Твардовский нигде не разъясняет смысла своих деталей и сопоставлений. Любые логические формулировки лишь очень неполно могут разъяснить этот смысл, уходящий в глубины того, что можно назвать социальным надсознанием, коллективной диалектикой души народа. Но подчас незначительные, как бы недоговоренные частности, играющие роль лишь неясного намека или допол­нительного штриха, в совокупности и создают ясную, цельную картину большого исторического процесса, его исторической логики. И несмотря на обилие деталей, стихотворение очень краткое. В шестидесяти четырех строчках изображены сложные взаимоотношения, описан целый напряженный день колхозной жизни, дана картина природы, показан трудный душевный путь. Стихотворение получилось, выражаясь словами одного из чеховских героев, «стройным, кратким и обстоятельным». Этот принцип стройности, краткости и обстоятельности стал одним из основных принципов всей поэтики Твардовского. Характерна небывалая контрастность обилия мельчайших подробностей и широко обобщающей кар­тины целого в рамках единого стихотворения, с единой авторской интонацией. Эта интонация играет особую роль, ибо «Гость» — это не просто рассказ, а рассказ в стихах и особый вариант этого стихотворного жанра. Рассказ ведется как бы со стороны, с суховатой «документальной» точностью. Иногда поэт чуть заметно ука­зывает на то, что находится за видимыми рамками изо­бражаемого пространства событий (например, «Впервые, может быть...»). Но в основном личность автора выражена только ходом «рассказа» и его интонацией. Это — интонация очень внимательного рассказчика, который непрерывно общается и со своими персонажами, и с читателем, учитывает его присутствие; но в стихах этого периода еще невидимое; и этой интонации еще не хватает лирического накала, хотя, как мы видели, Твардовский достигал его и в некоторых более ранних стихотворениях.

Сравнение с «Гостеприимством» показывает ряд сходств и отличий, выражающих эволюцию Твардовско­го. Их можно описывать терминами антисимметрии, то есть контрастного подобия, и диссимметрии, то есть подобия, сопровождающегося отличиями. Подобны и противоположны соотношения гостя, хозяина, гостеприимства, так как хозяин в «Госте» — антипод хозяина в «Гостеприимстве». Есть подобие с отличиями в композиции стихотворений: приезд — угощение — обход хозяйства, разговоры — отъезд. Есть даже отдельные контрастно-подобные антисимметричные детали — «благородный скот» во дворе хозяина в «Гостеприимстве» и «плавный, чистокровный» — в «Госте». Есть и подобия движения интонации, звуковой организации — в обоих стихотворениях четкая ямбическая схема, но в «Гостеприимстве» — четырех-трех-стопный, в «Госте» — пятистопный ямб. Есть аналогичные сходства-отличия и системах повторов, соотношений описательных, повествовательных элементов, косвенной и прямой речи и т. д.
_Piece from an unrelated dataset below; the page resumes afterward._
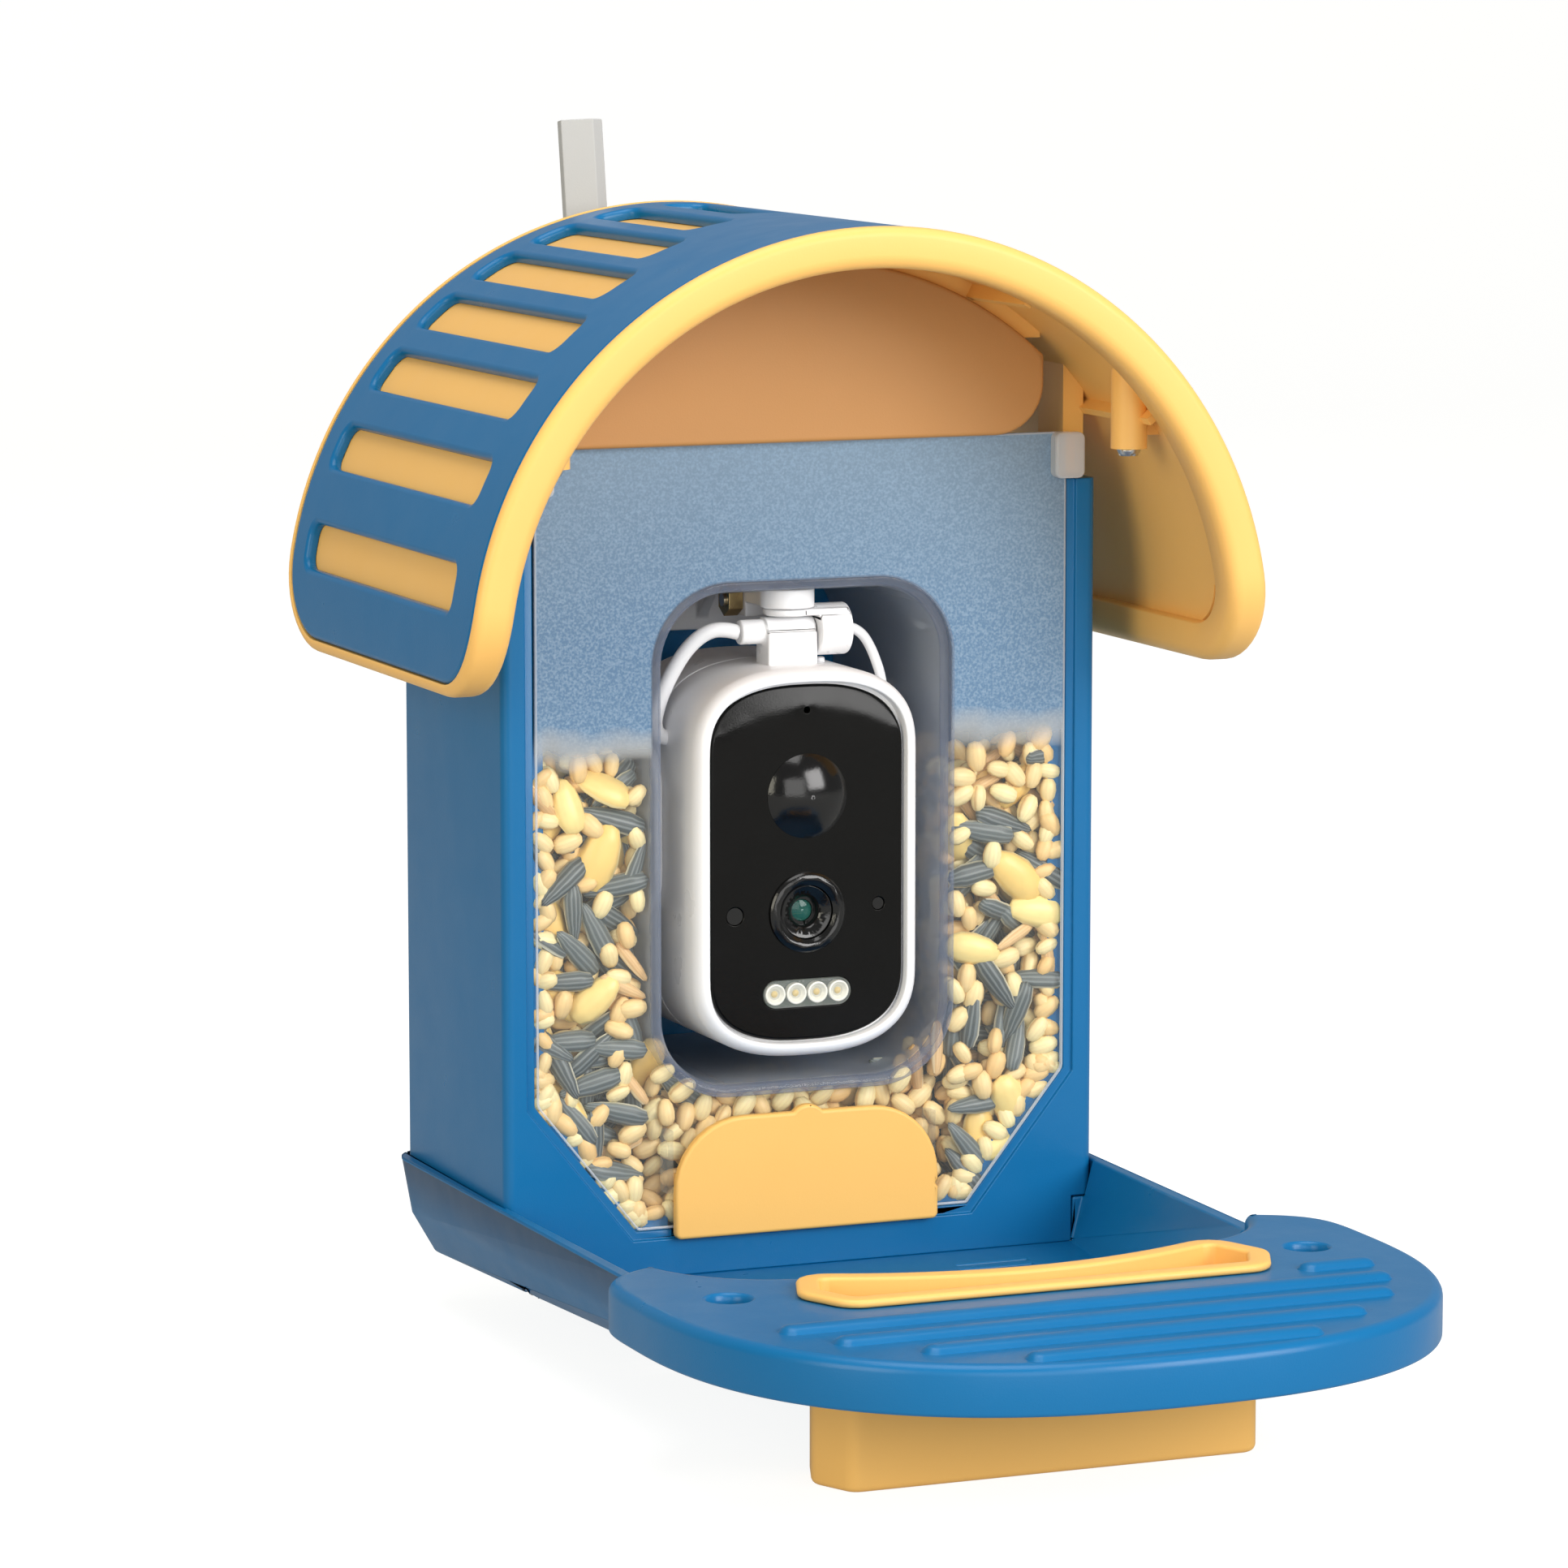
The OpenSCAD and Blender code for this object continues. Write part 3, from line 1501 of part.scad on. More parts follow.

Но «Гость» отличается общей трак­товкой соотношений и смысли персонажей и несколько более детально разработан, обогащен рядом тонких деталей, вариаций. Но прогресс не был безусловным. Еще более ясная социологическая ориентация сопровождается несколько схематизированным, идеализированным описанием картины жизни колхоза, которая в большинстве колхозов еще была не столько сущим, сколько желаемым и должным, хотя Твардовский исходил из ре­альности положительных примеров тогдашней колхозной жизни.